Friends, Romans, Readers, I desperately need you to know that you don’t have to “be a reviewer” to give valued responses to a book.  Authors are happy to simply hear, “I really liked your story!”  If you can add a sentence or two as to why, that’s the cherry on top for all of us, but it’s not even necessary.  That kind of stuff is soul-sustaining and I don’t want any of my readers to ever feel like they can’t comment on my Facebook, blog, or twitter simply because they don’t have the polish of some of our more established genre reviewers.
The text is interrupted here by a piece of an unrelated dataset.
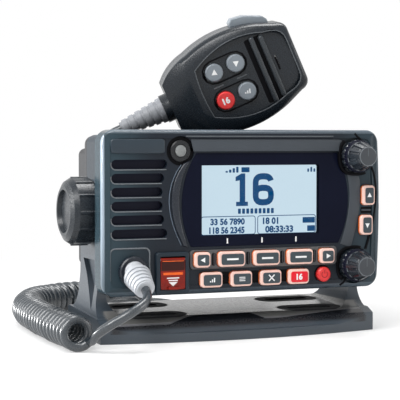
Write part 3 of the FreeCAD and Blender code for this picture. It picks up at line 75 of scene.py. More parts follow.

What’s more, your simple reviews of, “I really enjoyed reading this, 5 stars!” when posted on Amazon or websites like Goodreads sustain much more than our writerly souls. They sustain our careers.  Lots of advanced industry articles have been written on the correlation between reviews and the ways books are promoted on those sites (i.e. ads and bestseller charts and the “if you like this book, you might also enjoy everything Rachel Spangler has ever written” features), but the bottom line is the number of reviews matters.  It matters a lot.  And for better or worse, ten 5-star reviews that simply say, “I like this book” carry more weight than 2 long, elaborate thesis papers about  Virginia Woolfesque prose or the subtle classist work ethic permeating the plot. More positive reviews equals more help to authors.  It really is a simple as that.

So I guess I’ve written this entire blog to say thank you for reading Edge of Glory, and if you enjoyed it, I hope you will say just that on whatever review websites you can find because that sort of thing means a lot to authors, in a lot of different ways.